If I create a file, use lseek(2)
to jump to a high position in the (empty) file, then write some valuable information there, I create a sparse file on Unix system (probably depending on the file system I use, but let's assume I'm using a typical Unix file system like ext4 or similar, there this is the case).
If I then lseek(2)
to an even higher position in the file, write something there as well, I end up with a sparse file which contains somewhere in its middle the valuable information, surrounded by a huge amount of sparse file.
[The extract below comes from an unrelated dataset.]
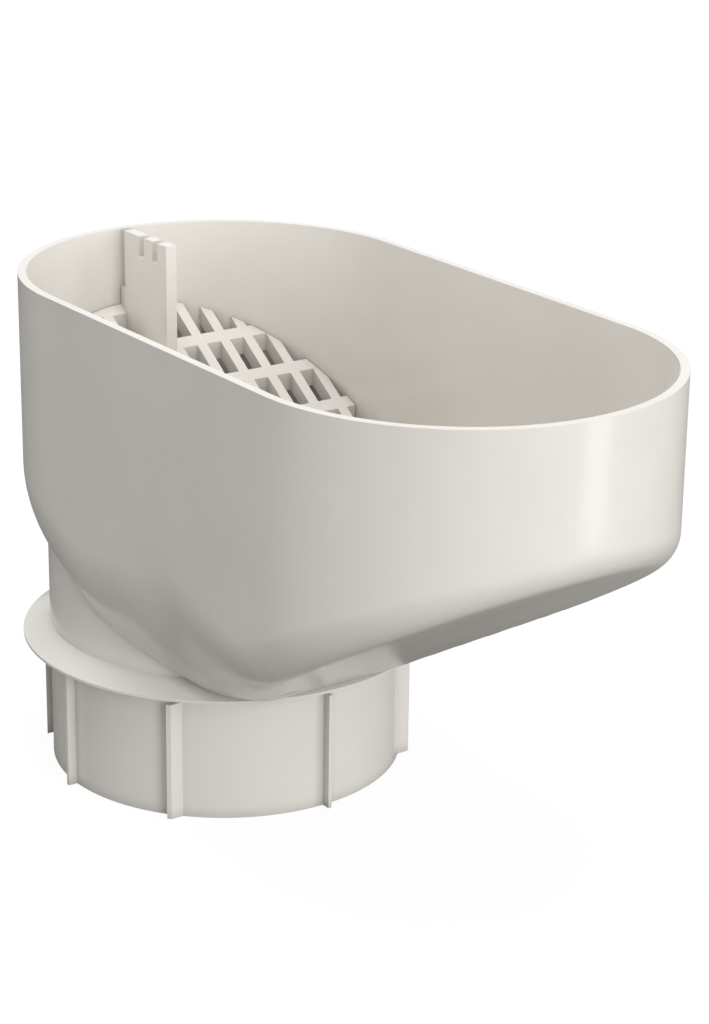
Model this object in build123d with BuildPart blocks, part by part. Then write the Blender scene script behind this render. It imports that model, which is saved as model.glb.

I'd like to find this valuable information within the file without having to read it completely.
Example:
$ python
f = open('sparse', 'w')
f.seek((1<<40) + 42)
f.write('foo')
f.seek((1<<40) * 2)
f.write('\0')
f.close()
This will create a 2TB file which uses only 8k of disk space:
$ du -h sparse
8.0K sparse
Somewhere in the middle of it (at 1TB + 42 bytes) is the valuable information (foo
).
I can find it using cat sparse
of course, but that will read the complete file and print immense amounts of zero bytes. I tried with smaller sizes and found that this method will take about 3h to print the three characters on my computer.
The question is:
Is there a way to find the information stored in a sparse file without reading all the empty blocks as well? Can I somehow find out where empty blocks are in a sparse file using standard Unix methods?